VII
Теперь мы можем без всякого колебания сказать, что мир форм естествознания соответствует таковым соответствующей математики, соответствующей религии, соответствующего искусства. Глубокий математик — под чем понимается не мастер-вычислитель, а человек, любой человек, который чувствует дух чисел, живущий внутри него, — осознает, что через него он «познает Бога». Пифагор и Платон знали это так же, как Паскаль и Лейбниц. Теренций Варрон в своем исследовании старой римской религии (посвященном Юлию Цезарю) различал с римской серьезностью theologia civilis, сумму официально признанных верований, theologia mythica, мир воображения поэтов и художников, и theologia physica философской спекуляции. Применяя это к фаустовской Культуре, то, чему учили Фома Аквинский и Лютер, Кальвин и Лойола, относится к первой категории, Данте и Гёте относятся ко второй; а к третьей относится научная физика, поскольку за её формулами стоят образы.

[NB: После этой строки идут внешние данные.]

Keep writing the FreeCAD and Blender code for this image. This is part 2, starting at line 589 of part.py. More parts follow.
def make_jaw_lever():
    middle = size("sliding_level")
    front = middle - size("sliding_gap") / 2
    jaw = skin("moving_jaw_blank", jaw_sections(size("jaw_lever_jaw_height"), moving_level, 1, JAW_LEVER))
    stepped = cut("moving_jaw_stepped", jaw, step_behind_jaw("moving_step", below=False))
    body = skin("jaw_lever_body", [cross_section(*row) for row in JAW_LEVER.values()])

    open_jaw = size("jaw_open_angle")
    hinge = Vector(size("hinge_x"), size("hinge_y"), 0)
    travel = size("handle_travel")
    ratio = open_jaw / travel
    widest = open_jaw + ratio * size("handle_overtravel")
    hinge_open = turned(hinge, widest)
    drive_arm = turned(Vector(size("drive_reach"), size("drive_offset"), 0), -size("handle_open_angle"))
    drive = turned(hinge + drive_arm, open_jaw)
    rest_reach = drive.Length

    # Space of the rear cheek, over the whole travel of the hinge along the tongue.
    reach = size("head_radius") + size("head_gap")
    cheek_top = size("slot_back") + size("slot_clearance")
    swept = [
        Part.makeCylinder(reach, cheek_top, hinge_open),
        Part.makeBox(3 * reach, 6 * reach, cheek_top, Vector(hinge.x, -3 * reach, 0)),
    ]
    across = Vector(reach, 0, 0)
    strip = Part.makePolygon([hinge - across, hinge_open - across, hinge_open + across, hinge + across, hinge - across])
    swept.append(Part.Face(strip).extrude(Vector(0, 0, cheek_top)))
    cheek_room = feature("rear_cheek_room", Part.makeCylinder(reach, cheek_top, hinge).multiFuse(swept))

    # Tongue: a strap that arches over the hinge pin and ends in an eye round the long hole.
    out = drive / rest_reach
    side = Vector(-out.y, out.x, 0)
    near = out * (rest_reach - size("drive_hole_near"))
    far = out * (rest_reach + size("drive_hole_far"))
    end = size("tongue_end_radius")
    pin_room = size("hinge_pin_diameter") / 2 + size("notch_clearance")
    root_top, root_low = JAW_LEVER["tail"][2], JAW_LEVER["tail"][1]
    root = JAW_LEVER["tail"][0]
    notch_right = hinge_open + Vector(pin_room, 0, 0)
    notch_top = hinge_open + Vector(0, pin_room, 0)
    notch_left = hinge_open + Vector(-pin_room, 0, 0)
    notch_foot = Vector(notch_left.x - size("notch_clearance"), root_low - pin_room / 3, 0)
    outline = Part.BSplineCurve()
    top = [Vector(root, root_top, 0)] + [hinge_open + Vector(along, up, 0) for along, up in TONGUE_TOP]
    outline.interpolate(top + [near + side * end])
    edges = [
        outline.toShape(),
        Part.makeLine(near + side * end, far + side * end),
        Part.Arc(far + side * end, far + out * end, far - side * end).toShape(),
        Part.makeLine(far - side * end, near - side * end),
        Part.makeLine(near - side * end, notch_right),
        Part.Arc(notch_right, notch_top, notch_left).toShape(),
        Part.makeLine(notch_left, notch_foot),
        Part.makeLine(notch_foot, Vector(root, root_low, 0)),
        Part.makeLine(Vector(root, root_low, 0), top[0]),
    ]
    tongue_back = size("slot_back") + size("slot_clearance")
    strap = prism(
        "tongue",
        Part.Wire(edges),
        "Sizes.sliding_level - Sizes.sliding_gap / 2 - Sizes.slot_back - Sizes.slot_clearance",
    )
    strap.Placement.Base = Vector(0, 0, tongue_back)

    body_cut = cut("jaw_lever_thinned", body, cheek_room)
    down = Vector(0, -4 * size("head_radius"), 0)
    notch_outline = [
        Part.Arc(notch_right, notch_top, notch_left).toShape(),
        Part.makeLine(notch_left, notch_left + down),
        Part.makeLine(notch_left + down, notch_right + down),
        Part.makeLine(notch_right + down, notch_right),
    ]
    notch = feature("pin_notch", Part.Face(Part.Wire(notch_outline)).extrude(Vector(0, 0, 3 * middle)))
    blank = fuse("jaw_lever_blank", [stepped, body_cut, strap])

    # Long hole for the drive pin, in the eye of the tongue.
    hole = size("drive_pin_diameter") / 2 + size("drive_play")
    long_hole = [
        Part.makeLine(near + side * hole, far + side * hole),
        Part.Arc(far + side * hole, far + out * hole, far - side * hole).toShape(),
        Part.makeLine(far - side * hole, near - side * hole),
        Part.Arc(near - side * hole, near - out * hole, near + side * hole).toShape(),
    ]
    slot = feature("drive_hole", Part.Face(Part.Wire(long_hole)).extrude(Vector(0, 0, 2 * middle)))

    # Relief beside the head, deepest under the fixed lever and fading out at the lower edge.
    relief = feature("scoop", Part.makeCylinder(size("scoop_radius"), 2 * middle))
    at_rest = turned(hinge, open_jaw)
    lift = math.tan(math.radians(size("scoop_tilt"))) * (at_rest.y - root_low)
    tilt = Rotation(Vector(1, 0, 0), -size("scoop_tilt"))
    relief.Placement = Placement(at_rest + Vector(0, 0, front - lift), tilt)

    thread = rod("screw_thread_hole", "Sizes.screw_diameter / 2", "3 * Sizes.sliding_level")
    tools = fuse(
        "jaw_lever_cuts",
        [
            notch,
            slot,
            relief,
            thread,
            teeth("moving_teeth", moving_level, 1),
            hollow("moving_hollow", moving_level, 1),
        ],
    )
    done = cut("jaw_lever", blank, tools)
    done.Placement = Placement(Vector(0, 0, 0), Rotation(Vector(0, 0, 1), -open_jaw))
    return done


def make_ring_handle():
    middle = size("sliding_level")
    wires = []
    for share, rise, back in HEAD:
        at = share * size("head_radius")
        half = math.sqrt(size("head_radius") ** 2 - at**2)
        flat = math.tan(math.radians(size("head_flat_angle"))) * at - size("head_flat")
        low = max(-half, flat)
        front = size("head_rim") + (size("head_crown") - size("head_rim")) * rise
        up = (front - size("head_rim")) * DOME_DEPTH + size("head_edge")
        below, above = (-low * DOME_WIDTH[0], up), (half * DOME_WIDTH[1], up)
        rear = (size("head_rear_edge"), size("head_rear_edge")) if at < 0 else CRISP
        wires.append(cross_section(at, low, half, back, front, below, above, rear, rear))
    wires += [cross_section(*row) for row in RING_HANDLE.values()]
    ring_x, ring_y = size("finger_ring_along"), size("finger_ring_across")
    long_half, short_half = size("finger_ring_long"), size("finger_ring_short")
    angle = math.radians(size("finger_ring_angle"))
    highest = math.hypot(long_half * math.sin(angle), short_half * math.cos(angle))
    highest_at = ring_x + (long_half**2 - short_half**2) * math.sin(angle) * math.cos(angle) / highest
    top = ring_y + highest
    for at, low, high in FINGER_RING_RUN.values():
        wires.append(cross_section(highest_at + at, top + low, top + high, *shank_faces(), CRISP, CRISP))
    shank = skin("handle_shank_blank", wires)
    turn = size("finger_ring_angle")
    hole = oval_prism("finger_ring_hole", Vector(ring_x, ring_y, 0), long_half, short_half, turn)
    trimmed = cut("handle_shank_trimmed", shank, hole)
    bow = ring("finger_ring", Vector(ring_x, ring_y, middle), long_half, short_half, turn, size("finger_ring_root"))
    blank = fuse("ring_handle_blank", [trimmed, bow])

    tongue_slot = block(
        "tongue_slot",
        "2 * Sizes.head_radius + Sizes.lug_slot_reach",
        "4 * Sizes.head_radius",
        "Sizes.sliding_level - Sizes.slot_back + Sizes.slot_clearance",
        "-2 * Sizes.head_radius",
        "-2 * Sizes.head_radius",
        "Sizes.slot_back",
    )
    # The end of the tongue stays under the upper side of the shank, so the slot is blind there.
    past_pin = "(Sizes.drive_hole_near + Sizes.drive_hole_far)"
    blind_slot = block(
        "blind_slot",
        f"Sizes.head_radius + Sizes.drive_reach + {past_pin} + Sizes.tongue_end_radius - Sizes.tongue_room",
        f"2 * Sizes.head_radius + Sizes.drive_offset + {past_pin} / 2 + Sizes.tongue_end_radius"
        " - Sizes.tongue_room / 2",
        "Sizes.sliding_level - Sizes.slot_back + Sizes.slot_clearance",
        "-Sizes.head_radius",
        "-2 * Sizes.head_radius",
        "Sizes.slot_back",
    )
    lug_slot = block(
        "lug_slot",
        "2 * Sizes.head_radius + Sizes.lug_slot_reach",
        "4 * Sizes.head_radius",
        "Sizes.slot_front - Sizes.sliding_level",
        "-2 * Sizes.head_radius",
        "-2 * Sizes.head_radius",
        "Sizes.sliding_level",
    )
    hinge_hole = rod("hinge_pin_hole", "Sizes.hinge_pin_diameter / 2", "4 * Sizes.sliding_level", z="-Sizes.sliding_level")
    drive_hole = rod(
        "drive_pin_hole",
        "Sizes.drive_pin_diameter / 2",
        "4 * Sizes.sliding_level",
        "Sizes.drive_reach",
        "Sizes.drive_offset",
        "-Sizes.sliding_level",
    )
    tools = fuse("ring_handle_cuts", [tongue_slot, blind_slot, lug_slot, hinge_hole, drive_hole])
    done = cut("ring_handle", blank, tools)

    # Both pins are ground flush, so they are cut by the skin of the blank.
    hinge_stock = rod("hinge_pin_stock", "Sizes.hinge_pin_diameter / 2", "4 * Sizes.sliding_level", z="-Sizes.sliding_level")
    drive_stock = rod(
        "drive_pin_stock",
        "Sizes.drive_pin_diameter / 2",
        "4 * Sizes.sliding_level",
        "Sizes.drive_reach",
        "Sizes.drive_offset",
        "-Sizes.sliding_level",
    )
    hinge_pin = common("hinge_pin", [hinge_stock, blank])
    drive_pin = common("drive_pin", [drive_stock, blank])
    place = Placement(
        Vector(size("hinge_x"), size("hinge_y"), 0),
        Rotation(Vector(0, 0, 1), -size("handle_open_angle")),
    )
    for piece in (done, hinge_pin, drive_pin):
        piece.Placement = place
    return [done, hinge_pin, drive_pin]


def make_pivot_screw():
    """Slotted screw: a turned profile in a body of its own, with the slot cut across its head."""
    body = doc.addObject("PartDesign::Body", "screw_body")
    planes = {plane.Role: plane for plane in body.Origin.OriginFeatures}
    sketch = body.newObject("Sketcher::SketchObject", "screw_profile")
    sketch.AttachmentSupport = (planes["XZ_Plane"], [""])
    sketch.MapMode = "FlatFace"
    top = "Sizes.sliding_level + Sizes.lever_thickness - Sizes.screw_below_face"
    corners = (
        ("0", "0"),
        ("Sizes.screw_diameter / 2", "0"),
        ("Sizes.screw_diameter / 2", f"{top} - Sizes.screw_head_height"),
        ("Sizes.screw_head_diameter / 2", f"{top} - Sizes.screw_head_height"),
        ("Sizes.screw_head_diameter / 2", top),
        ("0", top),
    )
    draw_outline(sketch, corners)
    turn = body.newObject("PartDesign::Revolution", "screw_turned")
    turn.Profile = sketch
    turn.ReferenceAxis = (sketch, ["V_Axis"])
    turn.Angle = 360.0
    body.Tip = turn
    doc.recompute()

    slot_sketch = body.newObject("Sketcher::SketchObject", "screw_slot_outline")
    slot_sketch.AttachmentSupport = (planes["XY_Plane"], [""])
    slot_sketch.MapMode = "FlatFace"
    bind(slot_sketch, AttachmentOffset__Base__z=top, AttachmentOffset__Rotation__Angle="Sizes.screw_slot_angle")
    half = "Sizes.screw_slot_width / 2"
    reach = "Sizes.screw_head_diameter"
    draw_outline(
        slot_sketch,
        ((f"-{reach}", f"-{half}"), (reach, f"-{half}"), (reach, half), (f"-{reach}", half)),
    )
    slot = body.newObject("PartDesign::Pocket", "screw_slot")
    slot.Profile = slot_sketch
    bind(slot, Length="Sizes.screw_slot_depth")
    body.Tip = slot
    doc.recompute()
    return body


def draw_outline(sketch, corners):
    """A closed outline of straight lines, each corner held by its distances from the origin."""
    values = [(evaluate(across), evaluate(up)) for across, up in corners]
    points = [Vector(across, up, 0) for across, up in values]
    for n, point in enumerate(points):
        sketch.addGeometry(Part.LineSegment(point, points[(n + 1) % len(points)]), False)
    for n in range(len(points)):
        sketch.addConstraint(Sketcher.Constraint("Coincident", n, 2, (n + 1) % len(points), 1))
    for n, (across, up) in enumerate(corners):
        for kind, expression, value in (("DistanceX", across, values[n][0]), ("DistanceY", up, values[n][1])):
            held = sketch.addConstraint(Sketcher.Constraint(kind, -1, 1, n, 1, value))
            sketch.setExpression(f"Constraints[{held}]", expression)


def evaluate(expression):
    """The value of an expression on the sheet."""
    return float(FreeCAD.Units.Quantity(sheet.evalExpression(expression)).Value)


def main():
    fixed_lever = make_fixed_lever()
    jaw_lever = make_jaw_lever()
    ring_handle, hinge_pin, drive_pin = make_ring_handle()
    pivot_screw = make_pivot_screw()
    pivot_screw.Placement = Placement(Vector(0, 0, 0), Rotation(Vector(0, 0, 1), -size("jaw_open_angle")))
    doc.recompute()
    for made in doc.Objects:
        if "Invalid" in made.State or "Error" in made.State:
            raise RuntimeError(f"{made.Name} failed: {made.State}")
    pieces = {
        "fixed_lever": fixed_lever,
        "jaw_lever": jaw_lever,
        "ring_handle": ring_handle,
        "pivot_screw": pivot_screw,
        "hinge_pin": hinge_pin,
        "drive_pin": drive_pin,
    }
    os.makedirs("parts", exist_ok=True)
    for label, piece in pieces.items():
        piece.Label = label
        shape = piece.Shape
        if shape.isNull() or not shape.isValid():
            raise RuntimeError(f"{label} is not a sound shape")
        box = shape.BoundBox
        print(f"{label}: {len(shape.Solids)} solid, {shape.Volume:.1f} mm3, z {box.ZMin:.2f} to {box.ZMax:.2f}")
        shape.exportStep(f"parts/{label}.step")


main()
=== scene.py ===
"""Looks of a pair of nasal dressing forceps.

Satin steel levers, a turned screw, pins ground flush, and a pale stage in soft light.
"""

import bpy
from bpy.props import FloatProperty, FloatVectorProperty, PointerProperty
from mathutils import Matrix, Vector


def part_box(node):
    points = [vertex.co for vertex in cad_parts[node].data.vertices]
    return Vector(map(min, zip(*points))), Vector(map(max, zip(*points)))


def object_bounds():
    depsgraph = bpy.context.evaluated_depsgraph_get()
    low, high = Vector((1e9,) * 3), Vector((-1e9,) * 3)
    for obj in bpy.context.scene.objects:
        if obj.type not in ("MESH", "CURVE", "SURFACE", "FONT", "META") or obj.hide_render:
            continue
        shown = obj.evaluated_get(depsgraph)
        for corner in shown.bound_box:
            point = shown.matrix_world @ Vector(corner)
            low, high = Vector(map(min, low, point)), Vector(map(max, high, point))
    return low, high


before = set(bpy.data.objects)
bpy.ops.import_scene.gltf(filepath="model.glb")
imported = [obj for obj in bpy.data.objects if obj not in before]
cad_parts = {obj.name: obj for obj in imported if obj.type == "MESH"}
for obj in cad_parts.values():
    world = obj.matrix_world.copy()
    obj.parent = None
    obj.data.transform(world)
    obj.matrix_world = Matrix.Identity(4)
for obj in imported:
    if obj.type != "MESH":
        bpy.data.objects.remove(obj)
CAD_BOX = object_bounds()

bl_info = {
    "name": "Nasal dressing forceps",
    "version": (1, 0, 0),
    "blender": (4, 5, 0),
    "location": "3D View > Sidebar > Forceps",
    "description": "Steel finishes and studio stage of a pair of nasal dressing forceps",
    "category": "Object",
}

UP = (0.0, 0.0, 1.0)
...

Не только первобытный человек и ребенок, но и высшие животные спонтанно развивают из малых повседневных опытов образ Природы, который содержит сумму технических указаний, наблюдаемых как повторяющиеся. Орел «знает» момент, в который нужно спикировать на добычу; певчая птица, сидящая на яйцах, «знает» о приближении куницы; олень «находит» место, где есть пища. У человека этот опыт всех чувств сузился и углубился в опыт глаза. Но, поскольку привычка к словесной речи была теперь добавлена, понимание абстрагируется от видения и с тех пор развивается независимо как рассуждение; к мгновенно-постигающей технике добавляется рефлексивная теория. Техника применяется к видимым близким вещам и простым нуждам, теория — к дали и ужасам невидимого. Рядом с мелким знанием повседневной жизни она устанавливает веру. И они продолжают развиваться, есть новое знание и новая и более высокая техника, и к мифу добавляется культ. Одно учит, как познать «numina», другое — как покорить их. Ибо теория в высшем смысле религиозна насквозь. Только в совсем поздних состояниях научная теория развивается из религиозной, через людей, ставших осознающими методы. Помимо этого, мало изменений. Мир образов физики остается мифическим, её процедура остается культом заклинания сил в вещах, и образы, которые она формирует, и методы, которые она использует, остаются генетически зависимыми от таковых соответствующей религии.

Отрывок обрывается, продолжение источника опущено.